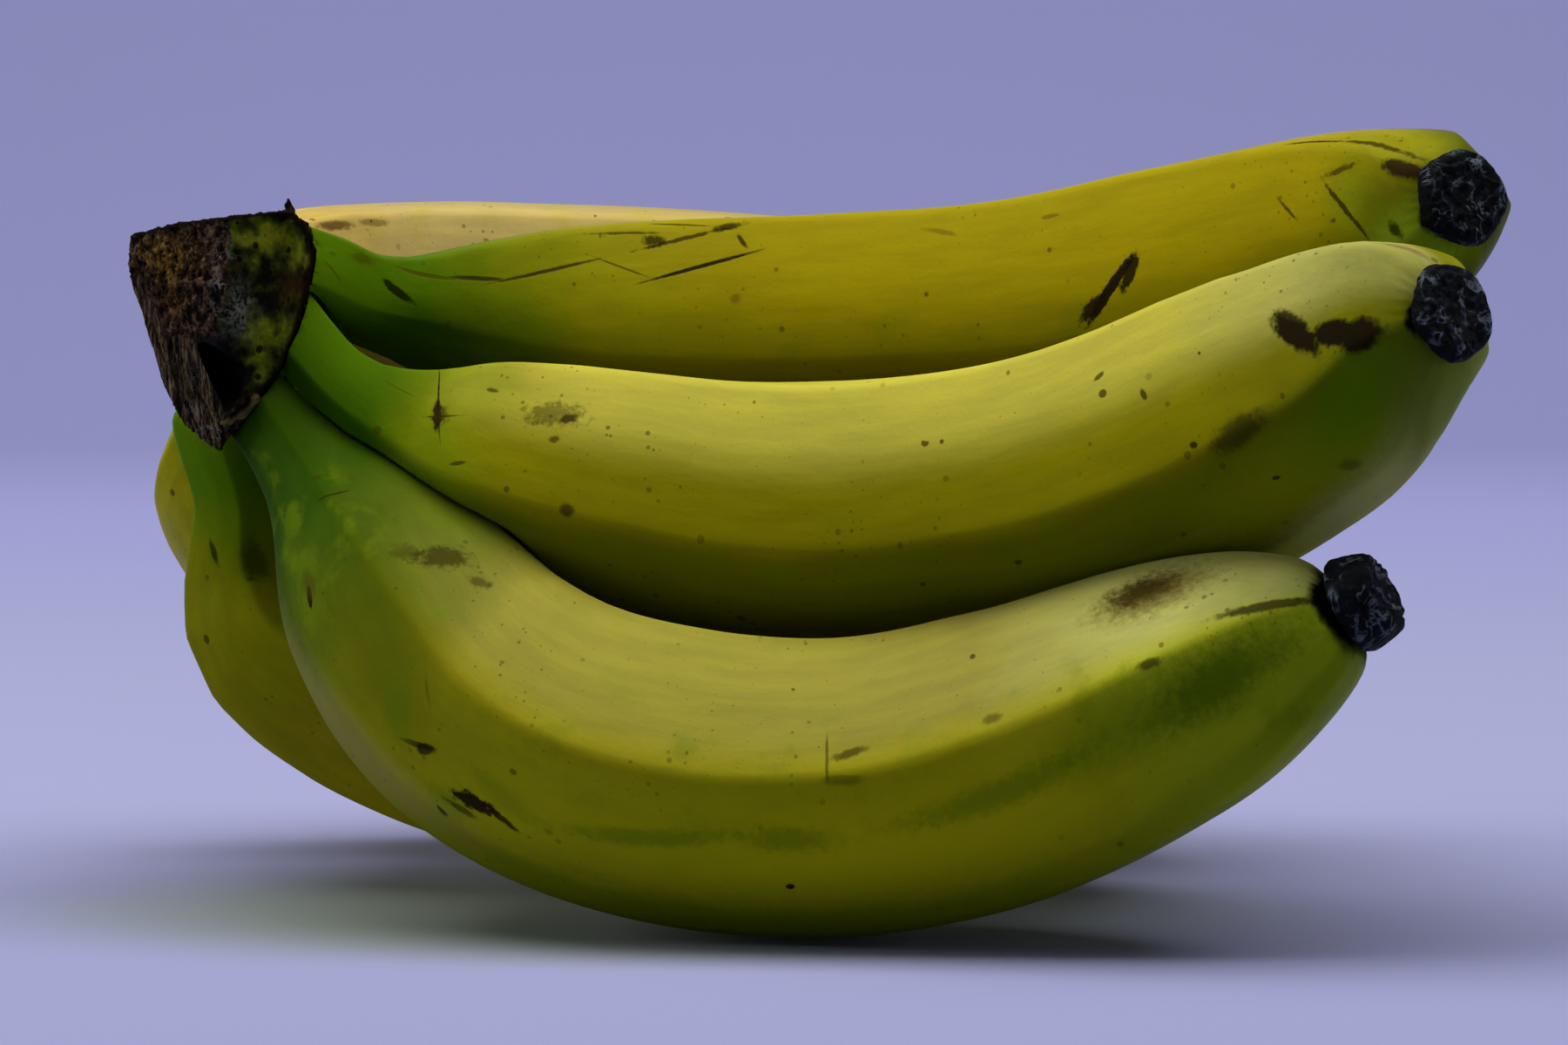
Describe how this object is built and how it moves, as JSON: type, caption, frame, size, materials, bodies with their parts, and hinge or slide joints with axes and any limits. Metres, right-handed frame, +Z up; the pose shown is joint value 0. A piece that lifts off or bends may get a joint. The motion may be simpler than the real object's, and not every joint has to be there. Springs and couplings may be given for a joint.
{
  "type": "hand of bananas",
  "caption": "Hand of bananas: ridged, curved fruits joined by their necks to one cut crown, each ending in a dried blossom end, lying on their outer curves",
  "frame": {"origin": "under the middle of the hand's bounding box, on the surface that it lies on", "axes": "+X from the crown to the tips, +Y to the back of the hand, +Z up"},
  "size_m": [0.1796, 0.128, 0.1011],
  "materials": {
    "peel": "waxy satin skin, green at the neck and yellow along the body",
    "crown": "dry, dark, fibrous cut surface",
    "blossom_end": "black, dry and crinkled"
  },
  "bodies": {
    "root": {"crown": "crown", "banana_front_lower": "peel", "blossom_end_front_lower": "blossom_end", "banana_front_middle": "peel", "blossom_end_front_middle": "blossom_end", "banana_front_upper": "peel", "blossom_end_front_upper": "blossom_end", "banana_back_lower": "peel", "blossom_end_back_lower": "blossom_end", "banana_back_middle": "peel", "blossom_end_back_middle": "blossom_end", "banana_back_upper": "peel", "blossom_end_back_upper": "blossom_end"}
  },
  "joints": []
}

> [Directions for this task]
Word for word, write out all of the data above.

> [Worked solution]
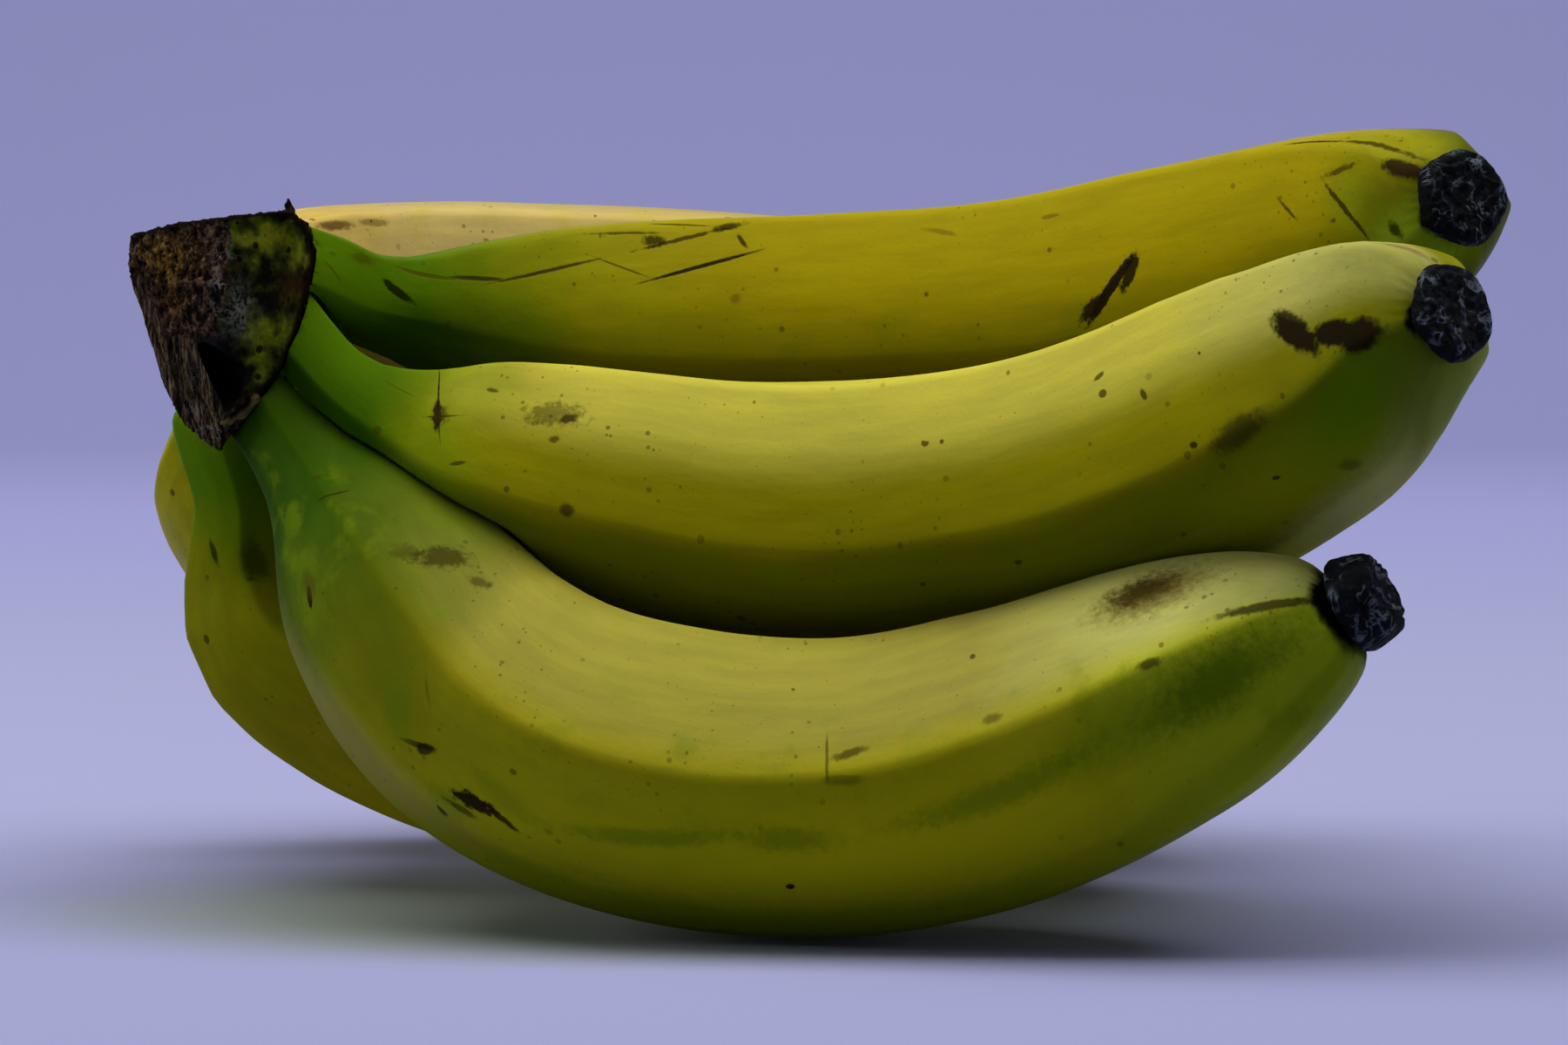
Describe how this object is built and how it moves, as JSON: type, caption, frame, size, materials, bodies with their parts, and hinge or slide joints with axes and any limits. Metres, right-handed frame, +Z up; the pose shown is joint value 0. A piece that lifts off or bends may get a joint. The motion may be simpler than the real object's, and not every joint has to be there. Springs and couplings may be given for a joint.
{
  "type": "hand of bananas",
  "caption": "Hand of bananas: ridged, curved fruits joined by their necks to one cut crown, each ending in a dried blossom end, lying on their outer curves",
  "frame": {"origin": "under the middle of the hand's bounding box, on the surface that it lies on", "axes": "+X from the crown to the tips, +Y to the back of the hand, +Z up"},
  "size_m": [0.1796, 0.128, 0.1011],
  "materials": {
    "peel": "waxy satin skin, green at the neck and yellow along the body",
    "crown": "dry, dark, fibrous cut surface",
    "blossom_end": "black, dry and crinkled"
  },
  "bodies": {
    "root": {"crown": "crown", "banana_front_lower": "peel", "blossom_end_front_lower": "blossom_end", "banana_front_middle": "peel", "blossom_end_front_middle": "blossom_end", "banana_front_upper": "peel", "blossom_end_front_upper": "blossom_end", "banana_back_lower": "peel", "blossom_end_back_lower": "blossom_end", "banana_back_middle": "peel", "blossom_end_back_middle": "blossom_end", "banana_back_upper": "peel", "blossom_end_back_upper": "blossom_end"}
  },
  "joints": []
}